Bearing a singular devotion to that holy Order and moved with great compassion for those holy Fathers, Margaret dealt with the gaoler so that she might secretly have access to them, and withal did win him with money that he was content to let her come into the prison to them, which she did very often, attiring and disguising herself as a milkmaid, with a great pail on her head full of meat, wherewith she fed that blessed company, putting meat into their mouths, they being tied and not able to stir, nor to help themselves, which having done, she took from them their natural filth.

This pious work she continued for divers days until at last the King, inquiring if they were not dead, and understanding to his great admiration that they were not, commanded a straiter watch to be kept over them, so that the keeper durst not let in this good woman any more, fearing it might cost him his head if it should be discovered. Nevertheless, what with her importunity and by force of money, she obtained from him that he might let her go up on to the tiles, right over the close prison where the blessed Fathers were. And so she, uncovering the ceiling or tiles over their heads, by a string let down meat in a basket, bringing it as near as she could to their mouths as they did stand chained against the posts. But they, not being able to feed themselves out of the basket, or very little, and the gaoler fearing very much that it should be perceived, in the end refused to let her come any more, and so, soon after, they languished and pined away, one after the other, with the stink and want of food and other miseries which they there endured.

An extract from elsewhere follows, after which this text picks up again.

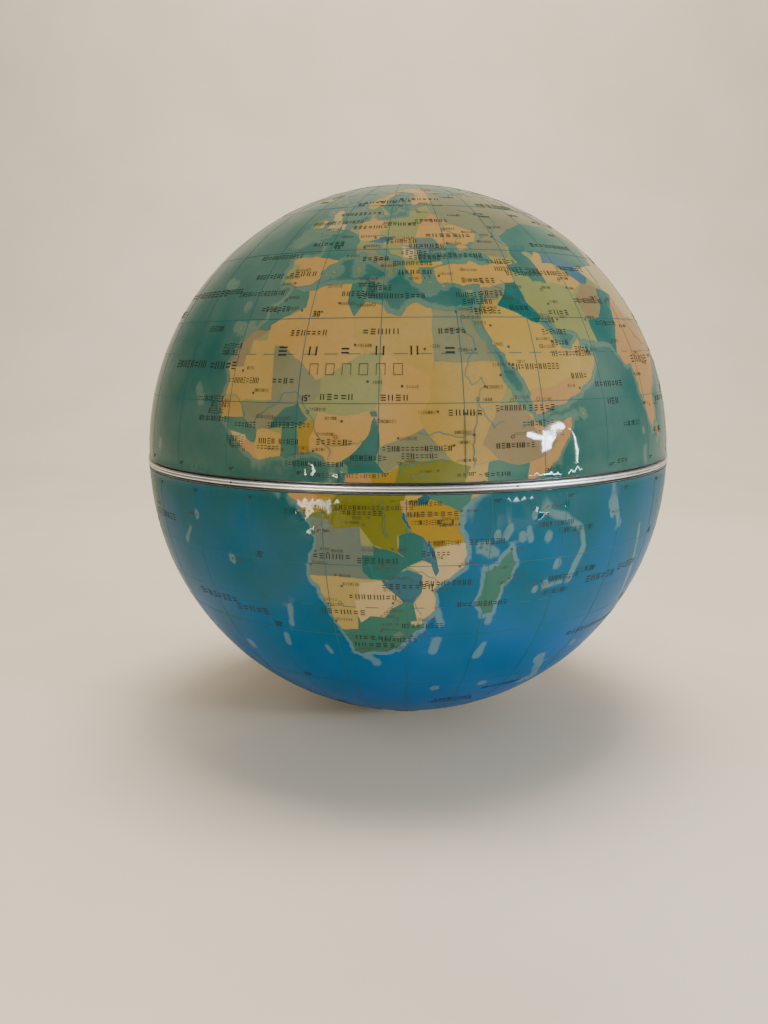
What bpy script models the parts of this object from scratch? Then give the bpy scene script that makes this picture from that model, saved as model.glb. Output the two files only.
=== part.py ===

In Mechlin in Belgium where Margaret Giggs, now Margaret Clement, lived during her second exile, her house became a home for all English priests passing through the country on their way to find a ship to take them to England. We do not know the exact date of her death, but the circumstances surrounding it are told in her youngest daughter's Life:

But the time had now come that God had appointed to reward her for her good works done to the Fathers of the Charterhouse. He visited her with an ague which held her nine or ten days, and having brought her very low and in danger, she received all the sacraments with great devotion, and being desirous to give her blessing to all her children who were all present except her Religious daughters and one more that remained at Bruges with her husband, she caused her to be sent for in all haste. Wednesday being now come, which was the last day before she died, and asking if her daughter were come, and being told no, but that they looked for her every hour, she made answer that she would stay no longer for her, and calling her husband she told him that the time of her departing was now come, and she might stay no longer, for there were standing about her bed the Reverend Fathers, Monks of Charterhouse, whom she had relieved in prison in England and did call upon her to come away with them, and that therefore she could stay no longer, because they did expect her, which seemed strange talk unto him. Doubting that she might speak idly by reason of her sickness, he called unto her ghostly Father, a Reverend Father of the Franciscans living in Mechlin, to examine and talk with her, to whom she constantly made answer that she was in no way beside herself, but declared that she still had the sight of the Charterhouse monks before her, standing about her bedside and inviting her to come away with them, as she had told her husband. At the which they were all astonished.

2 Comments:

At June 24, 2007 9:26:00 AM MDT , Blogger Cassian said...

Sherry,

Thanks very much for posting all of this info about St. Thomas More. I want to ask you a question about St. Thomas More to which no one seems to have an answer. I even emailed a priest in the U.K. about this, but he has not responded.

Here is the question:

When my wife and I recently visited London, we went on a special night tour of the Tower of London. This is a tour that is offered only a few times a month, and everyone on this tour was British, except us. Any way, the "Beefeater" tourguide took us to the Anglican chapel (on the ground of the Tower), where people
who work at the Tower currently worship. The guide showed us the tombs of St. Thomas More and John Fisher, who are buried next to each other. They are buried in an inconspicuous area right behind where the choir members change their clothes and practice before service. I was very upset about this in part because the graves were marked with just a small plaque and they were not accessible to the public, except during these special night tours of the Tower. The guide, who apparently was an Anglican and workships at the chapel, didn't seem to think much of the graves and joked about how sometimes they would find "some nuns" trying to sneak into the chapel and pray before the grave of St. Thomas More and they would have to chase the nuns away.

My wife and I thought it was shameful that the remains of Sts. Thomas More and John Fisher were
still lying there in this way. Why can't the British Catholics do something to ensure that they are given more respect?

 
At May 30, 2008 12:49:00 AM MDT , Anonymous Anonymous said...

one of the reasons is that there no way to make sure you have the right remains, because Thomas More was buried at the time with other condemned in a mass grave. His head is buried at the roper's mausoleum. His daughter Mararet saved it fom being thrown in the Thames after it was displayed at the Tower after his execution. You wold have been ble to find all this inforation by reading several site on the www. All of them mention the same facts.